Et que personne ne nous demande nos sources, c’est du super-confidentiel.
Les négociations vont se poursuivre dans la plus
grande discrétion mais à un rythme soutenu. Pour parvenir à un accord, il faut,
et c’est Sami El Soudi le premier qui en avait parlé il y a plusieurs années,
réduire les ambitions des barons de l’Autorité Palestinienne, en leur enlevant
l’idée qu’ils pourront négocier sur pied d’égalité avec l’Etat d’Israël, ce que
certains dirigeants occidentaux leur ont mis en tête sans leur rendre service.
L’incursion de Trump à Bethléem s’inscrivait parfaitement
dans ce dessein : elle fut courte et limitée dans le temps et la portée. Avec
la fanfare de Grospierrot-sur-Paulette qui interprète probablement mieux l’hymne
américain que celle d’Abbas.
C’est avec Salmane et Sissi que l’on va discuter des
détails, pas à Bethléem. Et Abbas ne se mettra pas au milieu du chemin sur
lequel passera le convoi, il l’a déjà compris et cela ne le dérange pas. Il lui
est en effet plus facile d’attribuer les concessions aux deux ou trois grands
frères arabes qu’à ses propres décisions. La populace, la tête gonflée par les
promesses du Hamas, du Qatar, des Turcs et de certains Premiers ministres
européens aurait accusé Abbas d’être de mèche avec les Israéliens ; une
accusation qu’ils peuvent difficilement adresser au roi d’Arabie Saoudite.
A la fin, mais uniquement lorsque 99% des sujets
auront été solutionnés, comme il est de mise dans une démarche diplomatique
bien sentie, on organisera une conférence internationale, à laquelle tout le
monde sera invité, pour "discuter" d’une paix globale entre Israël et
le monde arabe.
La proposition sera soumise au vote des populations
concernées, et l’on fera en sorte qu’elles n’aient pas de raison de la rejeter,
à grands coups de pub et de mobilisation des décideurs.

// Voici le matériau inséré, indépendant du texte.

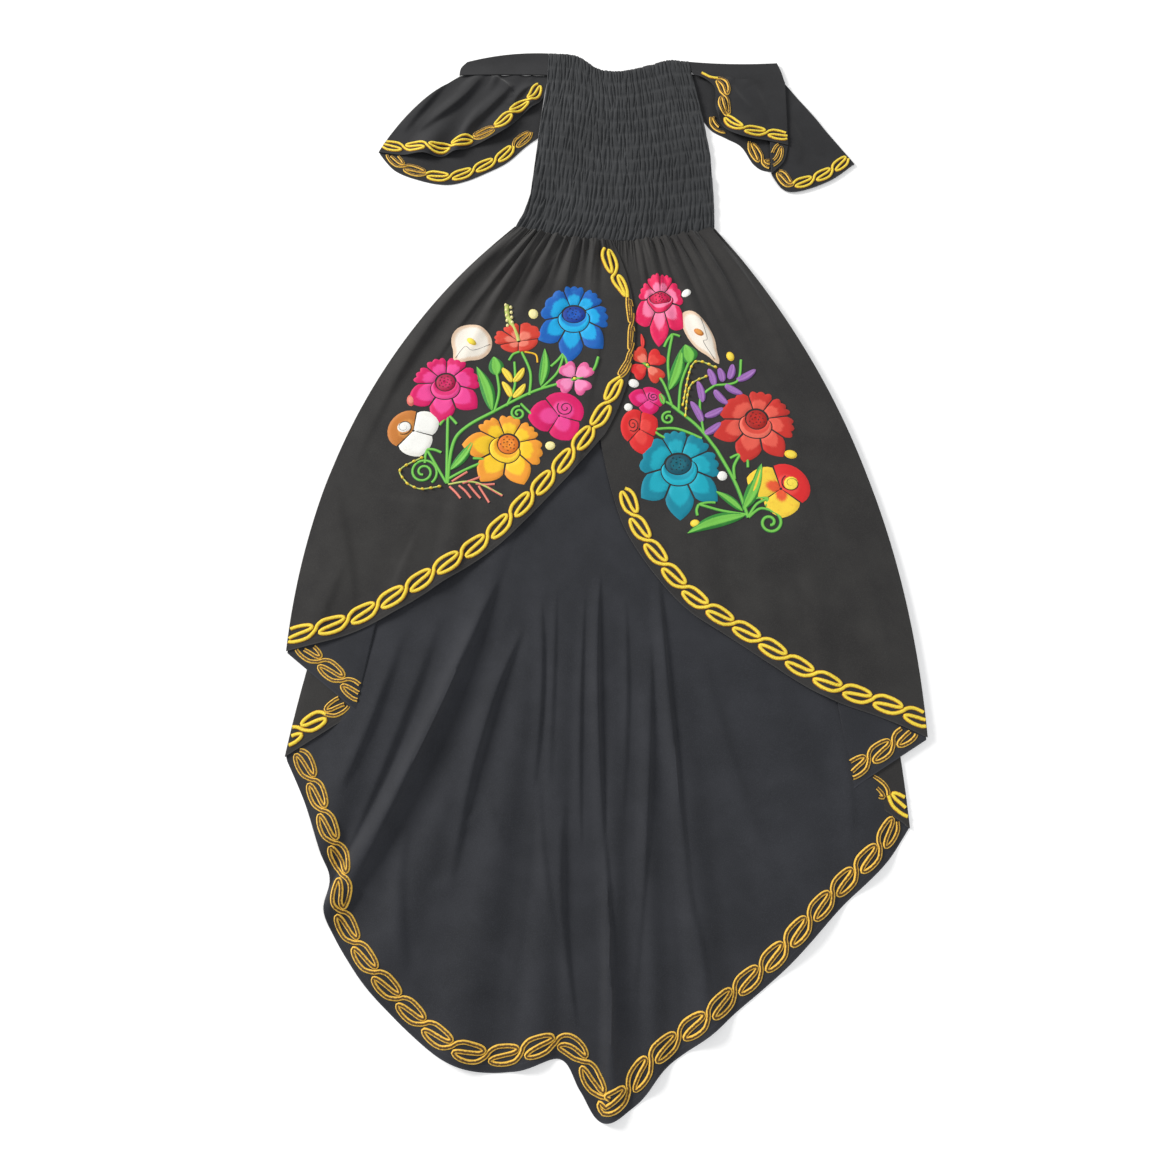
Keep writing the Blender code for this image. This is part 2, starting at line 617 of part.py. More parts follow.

C’est en tout cas le scénario qu’ont écrit ensemble
le roi d’Arabie Saoudite, le Maréchal Sissi, Binyamin Netanyahu et le Président
Trump. En principe, cela tient l’eau, et cela apporterait un changement politique
fondamental aux niveaux régional et mondial. Maaais… nous sommes au Moyen
Orient, et peu de choses s’y déroulent comme elles ont été initialement prévues.